In this astonishing true story, Chiwetel Ejiofor stars as Solomon Northup, a free African American man who is living with his wife and two children in New York during the year 1841. One day he is approached by a pair of men (Taran Killam and Scoot McNairy) who offer him a job as a musician in a traveling circus. This job offer seems too good to be true and, unfortunately for Solomon, it is. He awakens the following morning in a jail cell, having been drugged the night before. Despite being a free man, Solomon is sent by ship to New Orleans to be sold as a slave.

In his third feature film, director Steve McQueen has crafted what will surely go down as a masterpiece. The cinematography by Sean Bobbitt is incredibly exquisite, somehow managing to simultaneously look beautiful and threatening, often within the same shot. An early scene in which the camera moves through a field of sugarcane is certainly a harbinger of the violence that the audience will soon be witness to. Also incredible are McQueen’s use of long takes. Some of them last for an excruciatingly long time, forcing the viewer to feel some of the distressing pain that Northup is also experiencing. One long take involving a whipping is so expertly shot and choreographed that it will likely be studied for years to come.

Many viewers may find the graphic violence depicted in the film simply too much to handle. In his portrayal of the hardships that were faced by African Americans during the time of slavery, McQueen simply doesn’t hold anything back. Not only is the physical violence in the film disturbing, but the actual dehumanization of the African Americans is brutal to watch as well.
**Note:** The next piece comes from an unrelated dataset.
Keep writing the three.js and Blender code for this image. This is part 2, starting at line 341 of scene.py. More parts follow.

A scene in which white plantation owners walk through a room full of naked African Americans for sale will fill the viewer with disgust and a scene involving a rape is truly horrifying to watch. Never before has the calamity of slavery been portrayed so realistically on film.

Chiwetel Ejiofor has been delivering solid performances for over a decade, but it his role as Solomon Northup that should finally get audiences to take notice of his incredible abilities. Ejiofor delivers a magnificently emotional performance as Northup, a man who is willing to endure the most difficult of circumstances to survive and, hopefully, one day be reunited with his family. Ejiofor takes the audience on an emotional journey and really makes you feel what his character is experiencing.
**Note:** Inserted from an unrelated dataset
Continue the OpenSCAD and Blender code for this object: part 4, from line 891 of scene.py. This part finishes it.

Luckily, Ejiofor never overshadows any of his costars, who all deliver equally impressive performances. Michael Fassbender is brilliantly frightening as plantation owner Edwin Epps. Fassbender’s character often feels like a man who cannot be reasoned with, making him all the more intimidating. As the Mistress Epps, Sarah Paulson is often more terrifying than her onscreen husband, choosing to slowly torture any of her slaves that she is not fond of. The slave that receives most of this torture is Patsey and Lupita Nyong’o (in her feature film debut) is incredible in the role. Not every plantation owner is portrayed as truly evil and it is clear that Benedict Cumberbatch’s character, William Ford, is simply a product of the times that he has been born into. Cumberbatch is great in the role, further cementing him as one of our greatest up-and-coming actors. Finally, in a small but pivotal role, Brad Pitt turns on his Southern accent as Samuel Bass, but he does so with gravitas and sophistication.

The true story of Solomon Northup is so extraordinary and inspiring that it’s baffling that it has taken this long to adapt it into a feature film. Thankfully, it has been worth the wait because this story has been given the care that it deserves. With a musical score by Hans Zimmer that manages to feel both tender and imposing, and an intelligently crafted script from John Ridley, Steve McQueen has somehow managed to assemble a cast and crew of the highest pedigree. Not only is 12 Years a Slave one of the best films of the year, it is quite possibly the greatest film ever made about slavery in the American South.